◆ Written request
In full and without alteration, give the listing again.

# # #

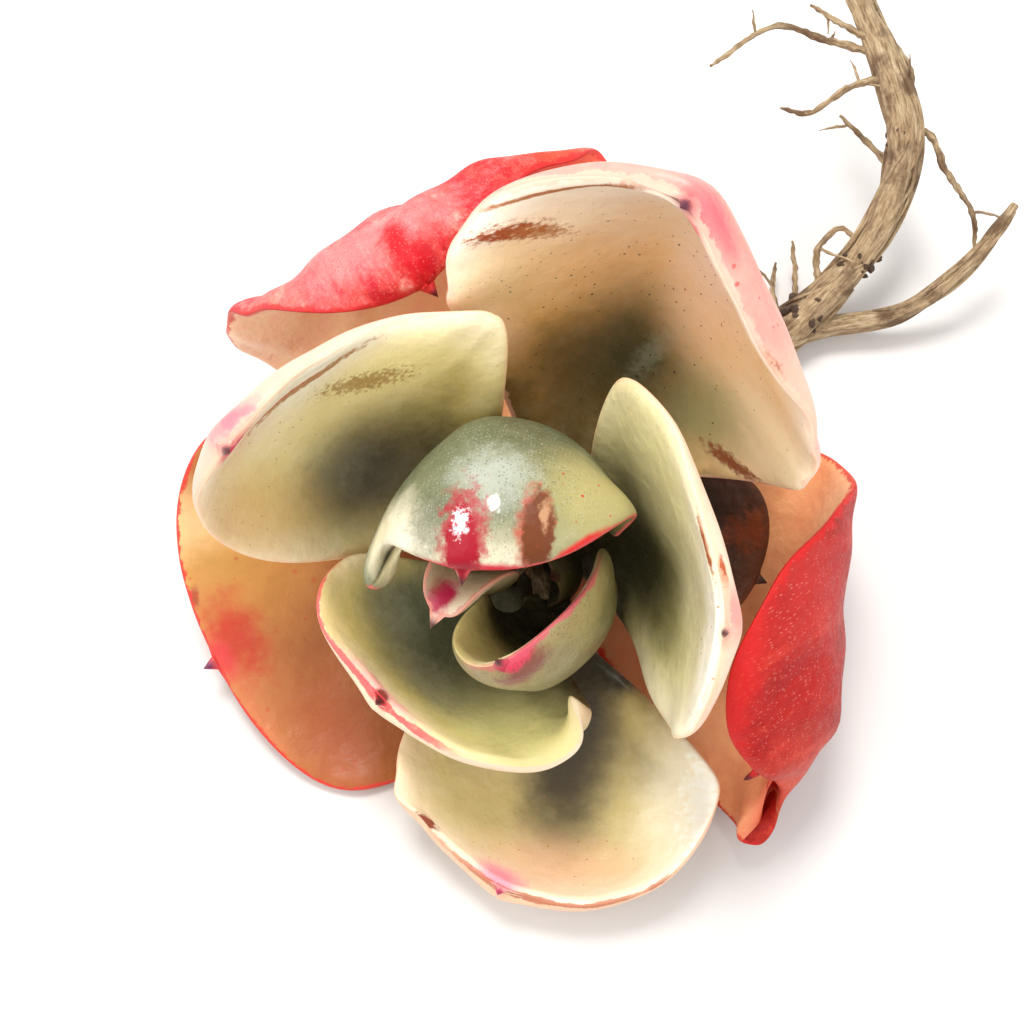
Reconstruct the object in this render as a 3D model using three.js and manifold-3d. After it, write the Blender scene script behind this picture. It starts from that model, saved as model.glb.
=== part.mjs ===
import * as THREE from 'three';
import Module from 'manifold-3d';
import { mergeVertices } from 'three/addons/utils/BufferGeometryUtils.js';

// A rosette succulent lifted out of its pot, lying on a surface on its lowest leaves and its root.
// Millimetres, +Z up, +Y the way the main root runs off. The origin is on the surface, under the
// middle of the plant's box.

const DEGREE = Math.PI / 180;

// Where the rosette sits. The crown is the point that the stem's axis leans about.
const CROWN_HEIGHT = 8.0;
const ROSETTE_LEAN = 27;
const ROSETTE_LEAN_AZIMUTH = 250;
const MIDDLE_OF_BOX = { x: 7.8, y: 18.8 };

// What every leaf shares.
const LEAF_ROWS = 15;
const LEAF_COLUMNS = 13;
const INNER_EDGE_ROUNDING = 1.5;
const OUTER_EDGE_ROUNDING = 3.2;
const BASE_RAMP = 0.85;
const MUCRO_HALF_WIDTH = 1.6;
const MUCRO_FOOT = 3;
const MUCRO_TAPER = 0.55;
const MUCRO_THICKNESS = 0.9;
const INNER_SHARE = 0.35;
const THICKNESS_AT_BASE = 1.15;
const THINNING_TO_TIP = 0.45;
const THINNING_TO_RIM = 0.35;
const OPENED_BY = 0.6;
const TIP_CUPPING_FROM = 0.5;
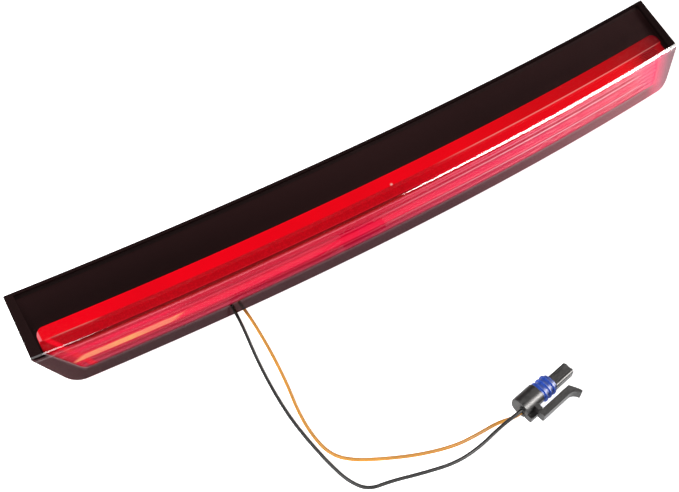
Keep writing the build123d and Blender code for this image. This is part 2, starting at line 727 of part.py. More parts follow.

# # #

◆ Finished task
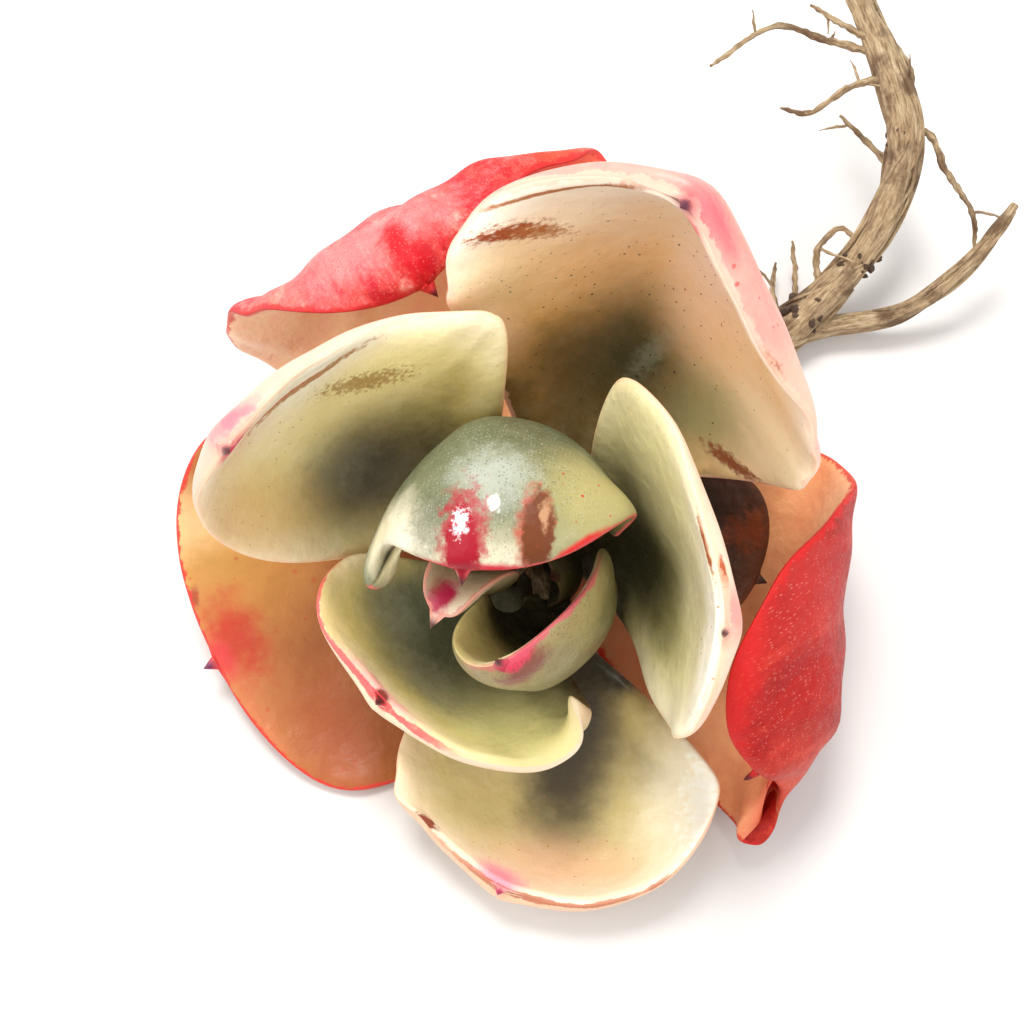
Reconstruct the object in this render as a 3D model using three.js and manifold-3d. After it, write the Blender scene script behind this picture. It starts from that model, saved as model.glb.
=== part.mjs ===
import * as THREE from 'three';
import Module from 'manifold-3d';
import { mergeVertices } from 'three/addons/utils/BufferGeometryUtils.js';

// A rosette succulent lifted out of its pot, lying on a surface on its lowest leaves and its root.
// Millimetres, +Z up, +Y the way the main root runs off. The origin is on the surface, under the
// middle of the plant's box.

const DEGREE = Math.PI / 180;

// Where the rosette sits. The crown is the point that the stem's axis leans about.
const CROWN_HEIGHT = 8.0;
const ROSETTE_LEAN = 27;
const ROSETTE_LEAN_AZIMUTH = 250;
const MIDDLE_OF_BOX = { x: 7.8, y: 18.8 };

// What every leaf shares.
const LEAF_ROWS = 15;
const LEAF_COLUMNS = 13;
const INNER_EDGE_ROUNDING = 1.5;
const OUTER_EDGE_ROUNDING = 3.2;
const BASE_RAMP = 0.85;
const MUCRO_HALF_WIDTH = 1.6;
const MUCRO_FOOT = 3;
const MUCRO_TAPER = 0.55;
const MUCRO_THICKNESS = 0.9;
const INNER_SHARE = 0.35;
const THICKNESS_AT_BASE = 1.15;
const THINNING_TO_TIP = 0.45;
const THINNING_TO_RIM = 0.35;
const OPENED_BY = 0.6;
const TIP_CUPPING_FROM = 0.5;
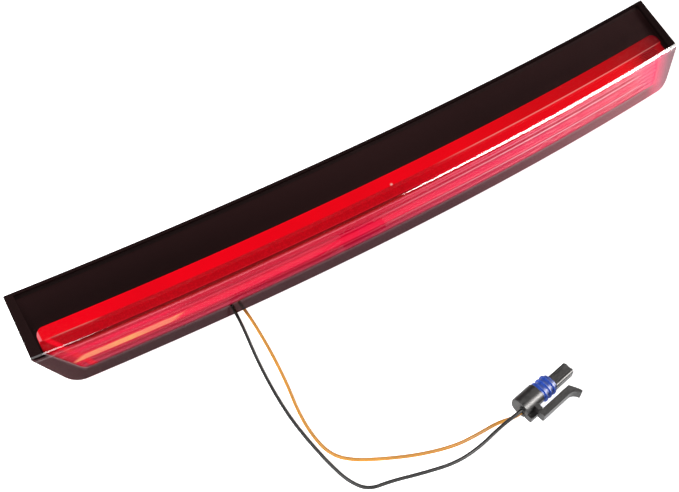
Keep writing the build123d and Blender code for this image. This is part 2, starting at line 727 of part.py. More parts follow.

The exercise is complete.